Most importantly, it’s work experience that doesn’t suffocate your schedule. For the editors on the Canvas editorial board, the bulk of production work is limited to a month or two, and can be snugly fit in along with their other extra-curricular and academic responsibilities.

Academic journals have the potential to benefit their uninvolved audience just as much as they do their producers and contributors. As a collection of past term papers, the journals can be a handy teaching tool, especially for first year students struggling to figure out university-level academic writing styles. “It wouldn’t surprise me if people had used them in the past to get a sense of how successful papers are formatted, how they integrate citations, quotations… In that sense, it could be a valuable resource, and provide students with an idea of what professors in the department are looking for,” said Dunster.

Alternatively, journal content could also be harvested for paper ideas, but their relatively limited circulation seems the biggest deterrent, at any rate – for both harvesting ideas or teaching yourself how to tackle paper construction. “It’s true that it’s hard to get a copy of [Canvas] – you really have to be at the launch, and the people who go to the launch tend to be the people published in Canvas, or just people from the department in general, which definitely limits its circulation,” commented Dunster. “I think McGill would really benefit from a sort of journal library, a place where each department could file their respective publication each year. As of now, you have to keep on top of the launch date and come to the event if you want to get your hands on a copy, which is unfortunate, but hopefully in the future there will be a better method of distribution.”

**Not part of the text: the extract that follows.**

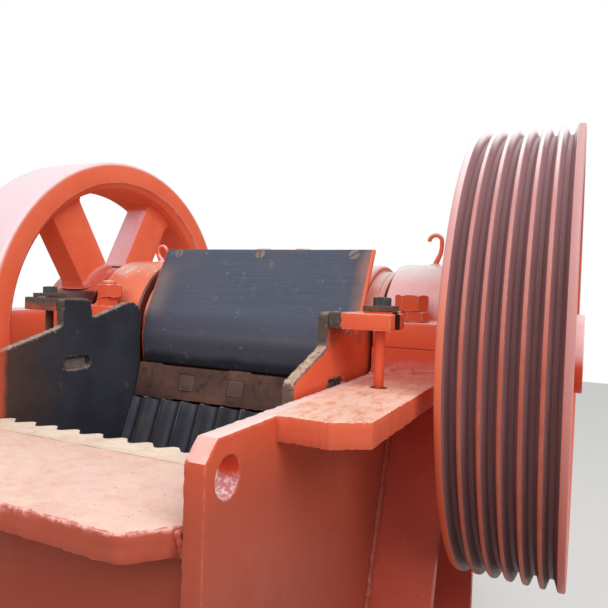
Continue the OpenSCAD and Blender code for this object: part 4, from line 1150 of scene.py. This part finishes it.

This is by no means a problem only Canvas faces, however. “The first copy of Vielfalt seems to be something of a collector’s item,” says Henry, “I think I know of four or five copies left, one of which is my personal copy.”

The reason for this collective lack of circulation? As with most smaller-sized student publications, a lack of funding is to blame. Lefresne described how most of Fields’ funding “comes from AUS and the Anthropology department…We can only print a limited number of hard copies of the journal, based on this funding, although we do have an online version which is accessible through the ASA website (asamcgill.ca)… Having an online version is a good first step in making it more accessible.”

Other journals, such as Vielfalt, have branched out from this limited funding from AUS and also their respective departments, in hopes of securing larger funds from other sources. “We’re looking for funding from AUS – which has a journal fund – the German Studies Student Association, hopefully something from the Fine Arts Council, although we haven’t approached these groups formally yet.” said Henry. Vielfalt also does their own fundraising to pad their budget.

While academic journals at McGill struggle to overcome their financial obstacles, their continued existence alludes to consistent effort on the part of their respective production teams.

Besides issues regarding funding, what undergrad academic journals need most is student interest and contributions. So, the next time you’re dissatisfied with a grade, consider scouting out a copy and reading one cover to cover. When that “A” comes around, consider submitting to your departmental journal. Really, it’s a cycle of mutual benefit – see your name in print and contribute to an important scholastic resource in one move. Getting in touch with relevant on-campus journals for publication and production experience may be just what your term papers have been missing out on.

Tamkinat Mirza is a member of the Canvas editorial board.